Armed with the inspection report, over a period of 1-2 days, the corrective maintenance, as put forward by the experts, could include the following:
- Instead of oil purification, the oil is replaced. The reason is that the Furan results are so poor, the purification procedure could weaken the insulation and cause the embedded sludge to loosen up and settle on other undesired areas, thereby possibly creating a failure condition during energising.
- All recommended parts including gaskets are replaced except for the tap changer due to shut down time restrictions. The tap changer is therefore temporarily short-circuited in the attempt to halt the fluctuation of supplied voltage.
- Since thermal imagery shows blocked radiator fins and channels, it is decided to remove them and have them ‘flushed out’ on-site only. Replacement of radiators is delayed due to shut down time constraints.
- A follow-up inspection is scheduled to be conducted in a month to start the preventive maintenance strategy to predict failure or replacement of the unit.
The above corrective maintenance strategy and documentation received places the unit’s owner in a proactive position to evaluate the unit in operation in terms of reaching its ‘end of service’ criteria. It is advisable to consult internally or externally on the requirements for the replacement unit, as there are many variables to consider, which are unique to each network/s specifications.
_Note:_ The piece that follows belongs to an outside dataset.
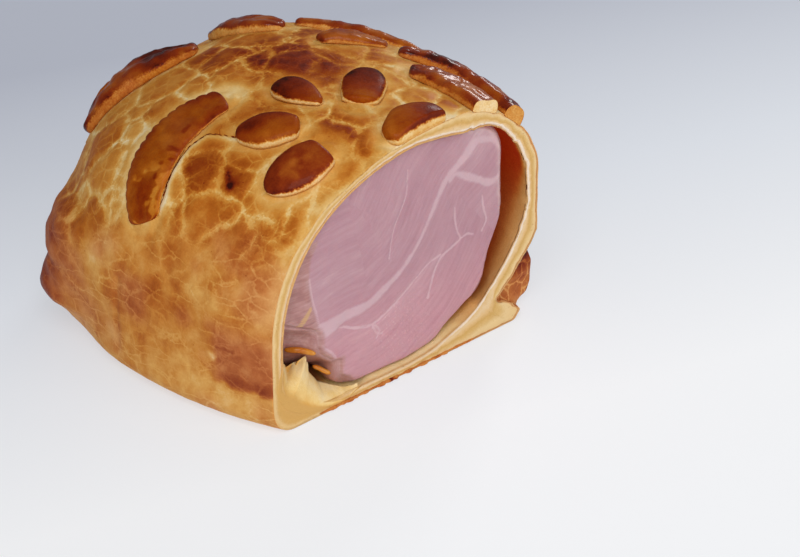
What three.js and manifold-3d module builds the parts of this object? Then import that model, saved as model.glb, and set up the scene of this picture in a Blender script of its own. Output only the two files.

Furthermore, before taking the route of rewinding transformers from 50kVA to 3.5MVA, time should be taken to compare repair costs with locally manufactured costs. Also, compare the repair delivery period versus the manufacturing delivery period: both options have advantages and disadvantages for your network’s specifications. The cost saving potential that can be achieved if the measures of maintenance strategies discussed herein are implemented is, in general, not quantifiable. It depends on company-specific factors such as input to increase efficiency/production, current maintenance strategies in practice, technical design of equipment and design of plant, network structure, topographic conditions and legal framework.